"I hate you! I hate you! I hate you! I wish I won’t see you forever, if only I could erase you in my system, then I should have done that long time ago.. Now, I hate myself for being so defenseless, how could you??! I don’t deserve be hurt by you.. that’s why I won’t let you.. no more stupid songs for you, no I will never shed a tear for you, never again! I was stupid I know, but its over now! Get lost!!!"
--the mad side of me—
"Woah! That’s so mad of me.. hehe.. actually I don’t want to write those things, that’s humiliating, but I can’t help myself… I’m sorry I freaked out, I’m only releasing what’s inside me right now before it burst out to tears, but as I’ve said, no more tears for you.. and I’ll be fine, don’t worry, oh, I don’t think you give a damn to worry."
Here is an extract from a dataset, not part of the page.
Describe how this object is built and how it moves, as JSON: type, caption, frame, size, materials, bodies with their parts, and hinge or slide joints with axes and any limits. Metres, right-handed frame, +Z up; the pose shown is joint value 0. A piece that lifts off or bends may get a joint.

" Anyway, I’ve already screamed out my anger. And to whom that letter is concern, don’t listen to my mad self.. Maybe it wasn’t really your fault, I didn’t get rid of you after you’ve hurt me once, i just want to spend few moments with you because sooner or later we will part ways. And you know what, you’re just one of the reason why I am staying. See? I can be blame too, coz I let stupid things to happen, I let myself fall, and this is the consequence I’m facing. I was just too foolish believing somehow I mean to you when I’m really not. I thought I have guarded my heart firmly, but I was wrong. "
"But despite this , I know I’m gonna be alright. I tolerated this, so I'll be on my own fix it.. For sure I can!"